Fitzpatrick joined with Timothy J. Moore, associate professor of economics at Purdue University, to address the question of retirement’s effect on health. They analyzed national death certificates in the United States, specifically focusing on people who were 62 years old at the time of death, the age when most first become eligible for social security benefits.
“Because of eligibility, a lot of people retire right at age 62,” Fitzpatrick says. “Among men, 10% retire at that age. If retirement affects health, we thought we might see a change in mortality at that age.”

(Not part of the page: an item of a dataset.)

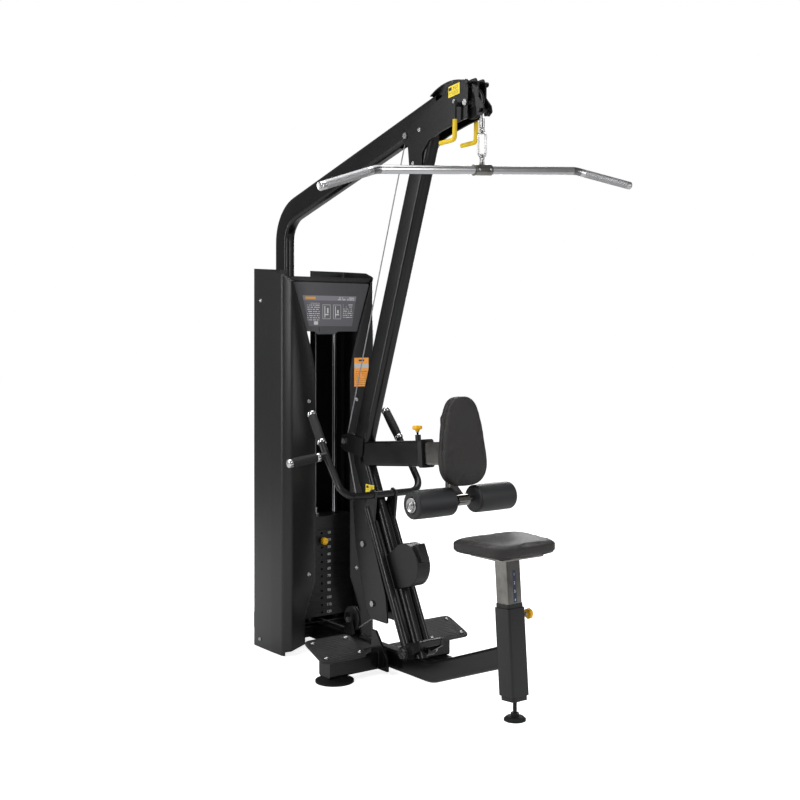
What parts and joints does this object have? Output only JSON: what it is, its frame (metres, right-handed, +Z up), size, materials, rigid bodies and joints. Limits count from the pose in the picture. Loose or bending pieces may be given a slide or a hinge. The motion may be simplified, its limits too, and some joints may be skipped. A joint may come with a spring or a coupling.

The researchers, indeed, found a 2% increase in male mortality at age 62. Single men with lower levels of education were affected the most, and the most common causes of death were lung-related conditions such as chronic obstructive pulmonary disease. “That suggests that, for men, on average, early retirement at 62 has pretty severe health consequences,” Fitzpatrick says.
Other research has shown that upon retirement, people become more sedentary and increase negative health behaviors such as smoking. Fitzpatrick and Moore hypothesize that the retired men were not in good health to begin with, and when they indulged in these negative behaviors the adverse health effects hastened their deaths.
“Our findings connecting retirement and mortality aren’t true for everyone,” Fitzpatrick says. “The effect on women, for example, was negligible. But our research shows that some groups should take care in thinking about the transition to retirement. A lot of people prepare for retirement financially and in other ways, but very few think about how they are going to take care of their health.”
Economics as a lens on human behavior
Fitzpatrick’s training is in economics, and her varied research interests illustrate the usefulness of the discipline, she says.
“Most people think economics is either about finance or widgets, but it’s really a paradigm for understanding how people behave, why they make the decisions they do, how they allocate scarce resources like their time and money,” she says. “Economics gives us rigorous methods for analysis and for thinking about the decisions we make on an individual and societal level, and it can help us figure out how to spend our time and resources in ways that are most effective.”